Task directions: Locate the line bearing "for name, shapes" in the material below, then reproduce it and each following line up to and including the line bearing "if empty is".

Dataset section:
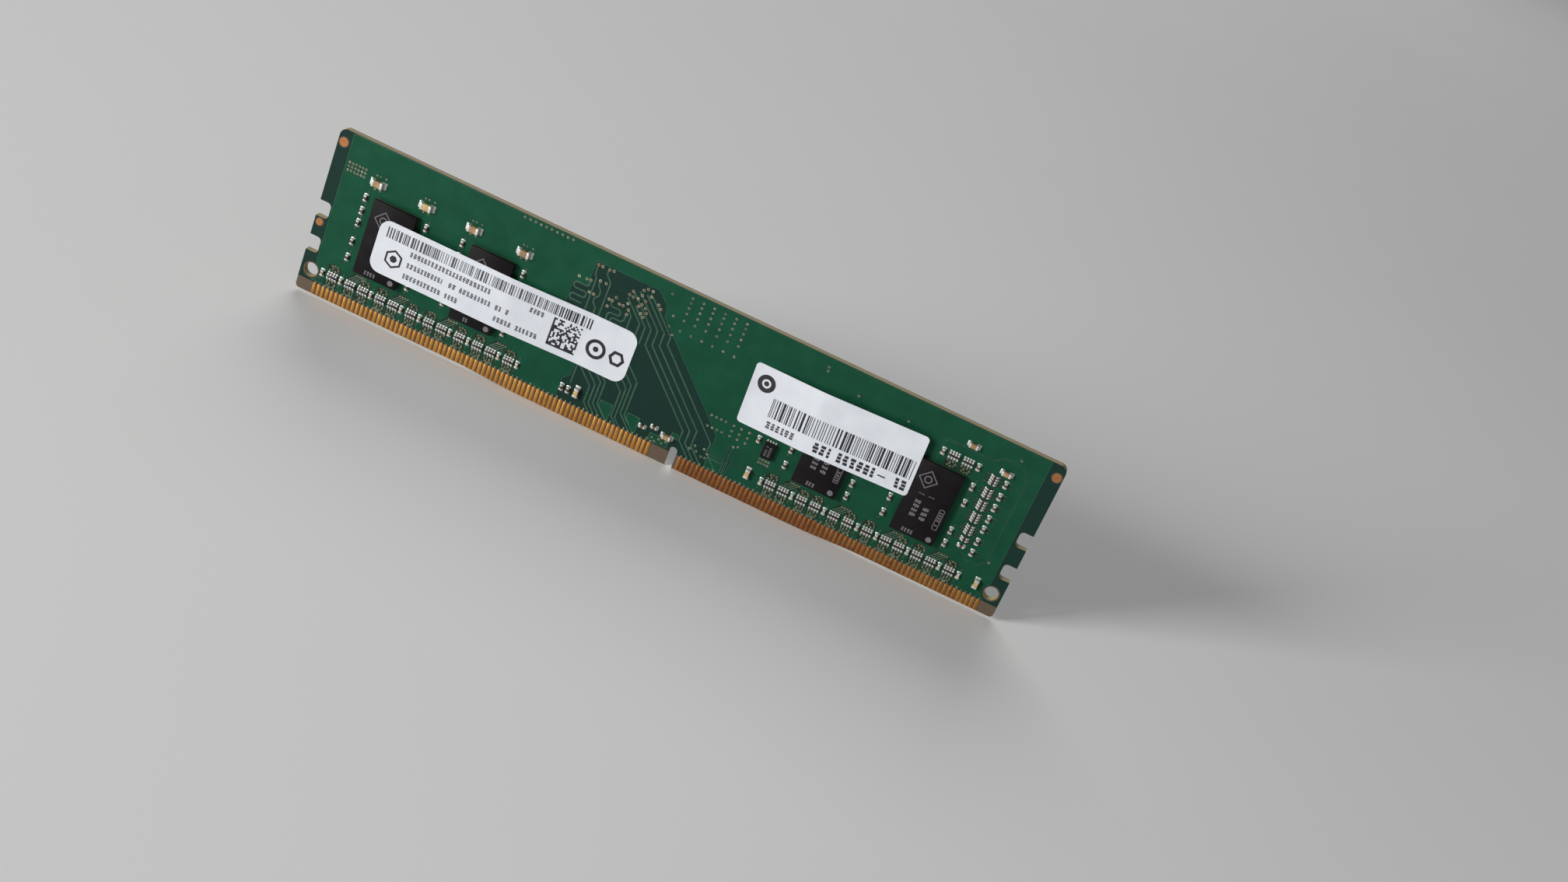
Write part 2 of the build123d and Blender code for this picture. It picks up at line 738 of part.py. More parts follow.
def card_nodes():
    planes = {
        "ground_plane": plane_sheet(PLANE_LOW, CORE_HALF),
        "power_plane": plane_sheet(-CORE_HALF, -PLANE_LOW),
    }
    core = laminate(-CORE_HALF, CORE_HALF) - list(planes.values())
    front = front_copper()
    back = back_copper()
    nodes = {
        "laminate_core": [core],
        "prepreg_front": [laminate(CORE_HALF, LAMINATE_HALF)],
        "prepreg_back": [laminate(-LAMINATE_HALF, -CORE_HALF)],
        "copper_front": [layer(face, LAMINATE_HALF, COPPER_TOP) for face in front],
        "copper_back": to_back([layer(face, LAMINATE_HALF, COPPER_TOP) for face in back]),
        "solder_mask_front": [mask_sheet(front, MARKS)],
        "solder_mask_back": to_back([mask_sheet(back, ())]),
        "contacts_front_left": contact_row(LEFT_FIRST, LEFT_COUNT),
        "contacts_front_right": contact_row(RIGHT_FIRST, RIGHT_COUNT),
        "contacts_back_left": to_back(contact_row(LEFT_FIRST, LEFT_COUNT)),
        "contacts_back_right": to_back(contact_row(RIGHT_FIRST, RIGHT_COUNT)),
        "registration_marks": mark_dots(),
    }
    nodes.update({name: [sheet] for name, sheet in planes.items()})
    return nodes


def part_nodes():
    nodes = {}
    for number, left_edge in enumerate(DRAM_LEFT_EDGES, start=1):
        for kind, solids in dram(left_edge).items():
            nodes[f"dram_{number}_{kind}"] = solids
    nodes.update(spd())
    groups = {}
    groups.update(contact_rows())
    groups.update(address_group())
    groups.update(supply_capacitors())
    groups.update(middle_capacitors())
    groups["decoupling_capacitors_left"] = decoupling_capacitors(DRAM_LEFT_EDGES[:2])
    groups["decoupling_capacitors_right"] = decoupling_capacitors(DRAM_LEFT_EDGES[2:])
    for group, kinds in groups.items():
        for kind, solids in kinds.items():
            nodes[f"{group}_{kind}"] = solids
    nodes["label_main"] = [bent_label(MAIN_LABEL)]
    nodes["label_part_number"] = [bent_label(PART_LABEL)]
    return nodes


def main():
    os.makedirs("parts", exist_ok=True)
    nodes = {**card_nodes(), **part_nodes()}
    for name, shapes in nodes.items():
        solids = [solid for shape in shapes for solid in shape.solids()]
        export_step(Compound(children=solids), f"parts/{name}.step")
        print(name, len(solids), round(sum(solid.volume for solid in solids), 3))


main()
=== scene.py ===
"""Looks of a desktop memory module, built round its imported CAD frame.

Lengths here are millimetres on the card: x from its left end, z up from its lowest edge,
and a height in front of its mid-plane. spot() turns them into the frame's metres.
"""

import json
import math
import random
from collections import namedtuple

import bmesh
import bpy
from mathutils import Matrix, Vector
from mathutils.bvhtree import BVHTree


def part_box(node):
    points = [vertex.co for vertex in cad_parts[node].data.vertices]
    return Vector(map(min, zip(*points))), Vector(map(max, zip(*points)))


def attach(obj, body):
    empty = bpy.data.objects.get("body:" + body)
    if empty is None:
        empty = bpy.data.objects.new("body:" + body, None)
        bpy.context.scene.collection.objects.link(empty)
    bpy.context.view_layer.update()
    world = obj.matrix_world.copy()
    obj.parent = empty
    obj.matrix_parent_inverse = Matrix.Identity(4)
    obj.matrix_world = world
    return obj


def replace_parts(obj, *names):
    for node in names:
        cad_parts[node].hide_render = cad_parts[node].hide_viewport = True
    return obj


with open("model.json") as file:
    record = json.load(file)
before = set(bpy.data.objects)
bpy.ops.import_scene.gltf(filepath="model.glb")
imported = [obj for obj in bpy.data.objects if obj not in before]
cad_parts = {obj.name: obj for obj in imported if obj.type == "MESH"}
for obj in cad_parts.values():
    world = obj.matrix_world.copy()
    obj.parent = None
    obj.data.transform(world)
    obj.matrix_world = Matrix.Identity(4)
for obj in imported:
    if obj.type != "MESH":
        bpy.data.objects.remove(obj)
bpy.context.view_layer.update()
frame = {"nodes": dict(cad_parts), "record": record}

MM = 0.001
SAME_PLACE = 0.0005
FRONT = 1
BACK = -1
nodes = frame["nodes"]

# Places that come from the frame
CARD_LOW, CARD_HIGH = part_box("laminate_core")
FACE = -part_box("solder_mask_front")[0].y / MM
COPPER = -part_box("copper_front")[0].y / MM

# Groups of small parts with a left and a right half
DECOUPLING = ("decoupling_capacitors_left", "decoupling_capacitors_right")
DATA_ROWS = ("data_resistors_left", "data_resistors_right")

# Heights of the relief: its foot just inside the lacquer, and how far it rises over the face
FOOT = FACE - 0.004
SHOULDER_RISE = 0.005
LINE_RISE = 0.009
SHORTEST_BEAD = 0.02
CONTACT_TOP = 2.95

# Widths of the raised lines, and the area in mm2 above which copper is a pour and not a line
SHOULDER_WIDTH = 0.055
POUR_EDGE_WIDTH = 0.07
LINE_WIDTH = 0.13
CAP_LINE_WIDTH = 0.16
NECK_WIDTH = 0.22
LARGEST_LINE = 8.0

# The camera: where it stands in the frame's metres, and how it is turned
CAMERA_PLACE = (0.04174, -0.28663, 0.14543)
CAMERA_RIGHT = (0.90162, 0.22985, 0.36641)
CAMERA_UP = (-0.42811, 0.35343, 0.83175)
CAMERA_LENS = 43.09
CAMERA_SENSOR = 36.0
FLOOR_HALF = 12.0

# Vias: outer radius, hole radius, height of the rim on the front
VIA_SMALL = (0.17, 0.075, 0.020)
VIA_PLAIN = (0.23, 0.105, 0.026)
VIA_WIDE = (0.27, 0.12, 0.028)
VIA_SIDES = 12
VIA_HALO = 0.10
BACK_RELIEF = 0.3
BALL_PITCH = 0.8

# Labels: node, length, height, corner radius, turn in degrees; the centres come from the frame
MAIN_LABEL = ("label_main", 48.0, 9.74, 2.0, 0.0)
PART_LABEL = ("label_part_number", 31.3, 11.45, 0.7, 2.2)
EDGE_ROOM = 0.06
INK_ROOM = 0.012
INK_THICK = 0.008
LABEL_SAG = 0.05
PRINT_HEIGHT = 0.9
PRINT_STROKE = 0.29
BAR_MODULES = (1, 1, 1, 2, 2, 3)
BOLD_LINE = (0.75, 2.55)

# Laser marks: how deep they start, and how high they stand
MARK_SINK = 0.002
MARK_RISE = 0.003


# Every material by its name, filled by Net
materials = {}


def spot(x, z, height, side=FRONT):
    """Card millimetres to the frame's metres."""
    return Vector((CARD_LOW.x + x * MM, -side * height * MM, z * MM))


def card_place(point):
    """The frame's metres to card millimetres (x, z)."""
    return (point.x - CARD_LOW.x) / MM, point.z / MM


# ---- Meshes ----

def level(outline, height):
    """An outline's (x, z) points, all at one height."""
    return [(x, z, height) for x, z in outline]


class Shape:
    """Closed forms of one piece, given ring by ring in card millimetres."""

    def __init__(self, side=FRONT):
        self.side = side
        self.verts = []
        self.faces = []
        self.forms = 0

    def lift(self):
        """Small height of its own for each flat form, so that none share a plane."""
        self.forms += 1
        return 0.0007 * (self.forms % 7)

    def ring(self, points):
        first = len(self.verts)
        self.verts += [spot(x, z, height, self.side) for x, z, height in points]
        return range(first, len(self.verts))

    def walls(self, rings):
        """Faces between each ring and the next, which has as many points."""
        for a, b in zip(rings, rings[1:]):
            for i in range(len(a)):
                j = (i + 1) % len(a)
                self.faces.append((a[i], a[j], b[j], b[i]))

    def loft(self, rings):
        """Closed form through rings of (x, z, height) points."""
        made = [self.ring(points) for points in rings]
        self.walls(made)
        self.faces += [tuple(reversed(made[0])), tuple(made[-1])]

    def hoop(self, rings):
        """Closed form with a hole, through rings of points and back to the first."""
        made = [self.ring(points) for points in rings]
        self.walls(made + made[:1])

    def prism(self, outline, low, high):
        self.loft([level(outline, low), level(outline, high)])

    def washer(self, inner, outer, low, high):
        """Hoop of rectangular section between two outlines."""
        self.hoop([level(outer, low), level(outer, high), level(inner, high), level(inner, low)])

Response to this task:
    for name, shapes in nodes.items():
        solids = [solid for shape in shapes for solid in shape.solids()]
        export_step(Compound(children=solids), f"parts/{name}.step")
        print(name, len(solids), round(sum(solid.volume for solid in solids), 3))


main()
=== scene.py ===
"""Looks of a desktop memory module, built round its imported CAD frame.

Lengths here are millimetres on the card: x from its left end, z up from its lowest edge,
and a height in front of its mid-plane. spot() turns them into the frame's metres.
"""

import json
import math
import random
from collections import namedtuple

import bmesh
import bpy
from mathutils import Matrix, Vector
from mathutils.bvhtree import BVHTree


def part_box(node):
    points = [vertex.co for vertex in cad_parts[node].data.vertices]
    return Vector(map(min, zip(*points))), Vector(map(max, zip(*points)))


def attach(obj, body):
    empty = bpy.data.objects.get("body:" + body)
    if empty is None:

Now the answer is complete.